Embora a abordagem de Agostinho tenha dominado a teologia da graça na cristandade ocidental durante séculos, uma abordagem diferente surgiu no século XIII: a compreensão metafísica ou ontológica da graça. Thomas de Aquino, ao tratar sobre a graça, utilizou as categorias de “substância” e “qualidades” de Aristóteles, culminando nas chamadas “graça criada” ou “graça habitual”.
Habitus gratiae: hábito ou disposição da graça; um presente divino infundido na alma de modo a tornar-se parte da natureza humana. O habitus gratiae pode, portanto, também ser chamado de gratia creata, graça criada, distinta do poder incriado de Deus que a traz à existência, gratia increata. Além disso, de acordo com sua função, o habitus gratiae pode ser chamado de graça justificativa (gratia iustificans) ou graça santificadora (gratia sanctificans).
Este conceito, juntamente com um conceito relacionado de uma justiça infundida (iustitia infusa, qv), foi rejeitado pelos Reformadores na medida em que não pode ser correlacionado com a doutrina de uma justificativa forense (iustificatio, qv) no terreno da justiça do outro (iustitia aliena) de Cristo imputada aos crentes pela graça somente pela fé. O habitus gratiae implica uma justiça intrínseca ao cristão, ao passo que o conceito reformista de justiça imputada é extrínseco. A justiça é vista pelos reformadores e os ortodoxos como inerentes ou intrínsecos... em relação à obra do Espírito na santificação (sanctificatio, qv), mas o conceito, aqui, é expresso em termos de limpeza (renavatio, qv) em vez de disposição ou hábito infundido¹.

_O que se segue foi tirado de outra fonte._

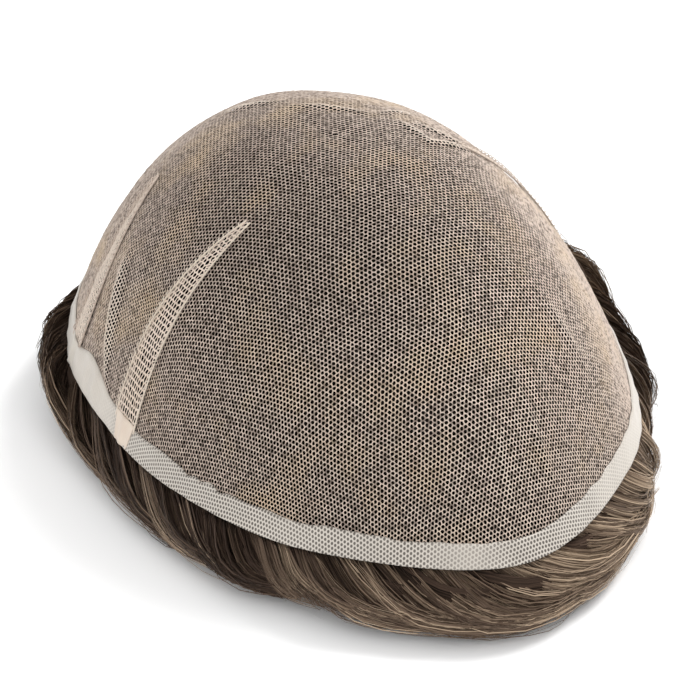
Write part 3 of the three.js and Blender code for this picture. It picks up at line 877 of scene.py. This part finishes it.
def ribbon_thinness(azimuth, rim):
    """How thin the ribbon is round the rim, from 0 where it hides the net to 1."""
    thin = smooth_step(azimuth, *thin_from) + (1 - smooth_step(azimuth, *thin_to)) * (azimuth < 180)
    uneven = thin_mean + thin_waver * ripple(rim, wavelength=25 * mm, seed=34)
    return np.clip(thin * uneven + thin_least, 0, 1)


def edge_band():
    """The ribbon round the rim: hemmed at both edges, uneven at its inner edge, puckered at the left."""
    columns = 720
    azimuth = np.arange(columns) * 360 / columns
    rim = rim_point(azimuth)
    round_rim = azimuth[:, None]
    broad = ribbon_width(azimuth, rim)[:, None]
    across = np.array([1, 0.94, 0.86, 0.7, 0.5, 0.3, 0.14, 0.06, 0.0])
    share = share_up(round_rim, broad * across)
    place = dome_surface(round_rim, share, 0.0)
    arch = np.sin(math.pi * across) ** pucker_fullness
    pucker = arch * sum(p["high"] * hump(round_rim, p["at"], p["wide"]) for p in puckers)
    sway = band_waver * ripple(place, wavelength=8 * mm, seed=33) + pucker
    hem = band_hem * (hump(across, 0, hem_width) + hump(across, 1, hem_width))
    hem = hem * smooth_step(1 - across, 0, hem_start)
    wall = band_wall * mix(edge_wall, 1, smooth_step(1 - across, 0, hem_width))
    outer = dome_surface(round_rim, share, band_seat + wall + hem + sway)
    inner_share = share_up(round_rim, broad * np.array([0.0, 0.5, 1.0]))
    inner = dome_surface(round_rim, inner_share, band_seat)
    rings = np.concatenate([outer, inner], axis=1)
    shares = np.concatenate([share, inner_share], axis=1)
    sides = rings.shape[1]
    faces = grid_faces(columns, sides, closed=True)
    last = (columns - 1) * sides
    j = np.arange(sides)
    seam = np.stack([last + j, last + (j + 1) % sides, (j + 1) % sides, j], axis=1)
    cloth = dome_to_cloth(round_rim + 0 * shares, shares).reshape(-1, 2) / net_pitch
    faces = np.vstack([faces, seam])
    values = {"thin": np.repeat(ribbon_thinness(azimuth, rim), sides)}
    return mesh_piece("ribbon_band", rings, faces, ribbon, ["edge_band"], values=values, uv=cloth)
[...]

Calvino enfatizou a iustitia aliena, isto é, a justiça que vem de outro, que vem de fora. Para Calvino a salvação “pela fé somente” significa que a fé não efetua de si mesma a justificação. A fé é o meio pelo qual se apropria da justiça de outro (iustitia aliena), que é transferida à nós.
Tal perspectiva não só dominou as teologias de graça escolástica e neoescolástica como também permaneceu predominante mesmo nos escritores que conscientemente procuraram ir além de sua herança escolástica e moldaram até a redação de versões popularizadas da teologia da graça.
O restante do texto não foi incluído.